| Written problem |
Tally up the lines carrying the string "that" and respond with only the resulting number.

| Structured object records |
☆ ☆ ☆

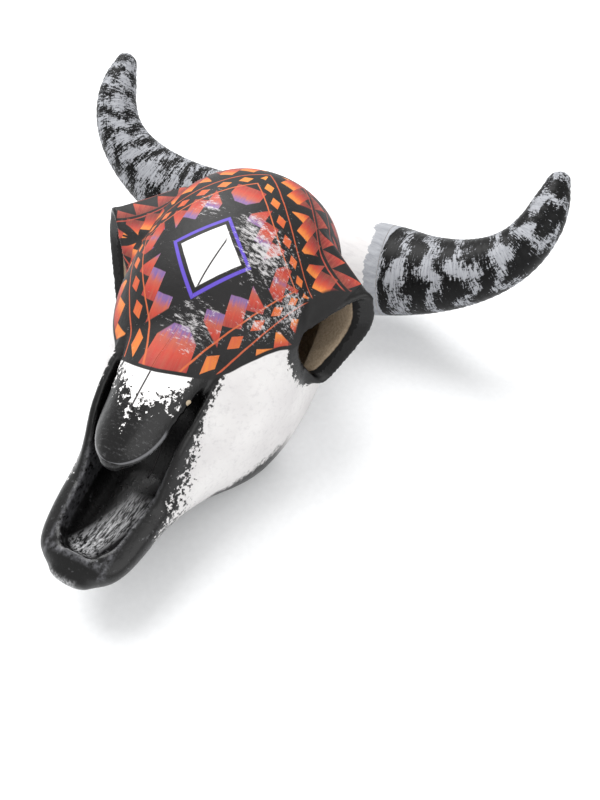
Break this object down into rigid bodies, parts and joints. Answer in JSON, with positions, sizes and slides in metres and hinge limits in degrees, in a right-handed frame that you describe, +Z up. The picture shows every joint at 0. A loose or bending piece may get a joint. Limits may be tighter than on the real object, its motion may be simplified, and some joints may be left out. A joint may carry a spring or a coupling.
{
  "type": "painted longhorn skull",
  "caption": "Hollow cast ceramic cattle skull ornament with an arched forehead, flared eye sockets, an open nasal trough under a tapered nasal bone, and two horns that curve up and back.",
  "frame": {"origin": "on the table, under the middle of the whole ornament", "axes": "+X to the skull's left-to-right across the horns, nose towards -Y, +Z up"},
  "size_m": [0.348, 0.328, 0.1495],
  "materials": {
    "forehead_paint": "matte charcoal paint with coloured bands over fired clay",
    "jaw_paint": "matte off-white paint, black at the muzzle",
    "nasal_paint": "satin black paint",
    "horn_paint": "satin black paint with dry-brushed grey strokes"
  },
  "bodies": {
    "root": {"cranium": "forehead_paint", "upper_jaw": "jaw_paint", "nasal_bone": "nasal_paint", "horn_left": "horn_paint", "horn_right": "horn_paint"}
  },
  "joints": []
}
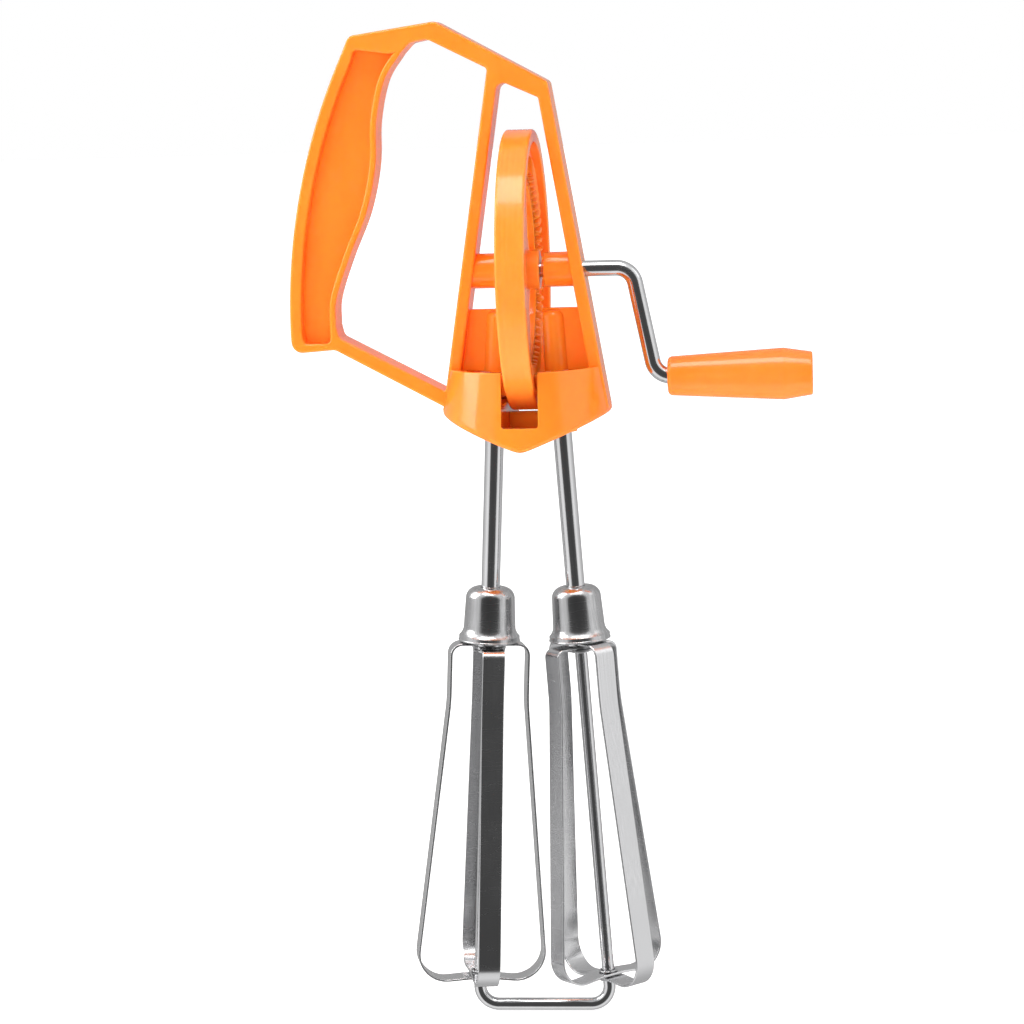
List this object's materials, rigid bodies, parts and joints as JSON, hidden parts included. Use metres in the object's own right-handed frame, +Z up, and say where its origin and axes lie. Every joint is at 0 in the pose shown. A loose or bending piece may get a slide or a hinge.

☆ ☆ ☆

| The result |
2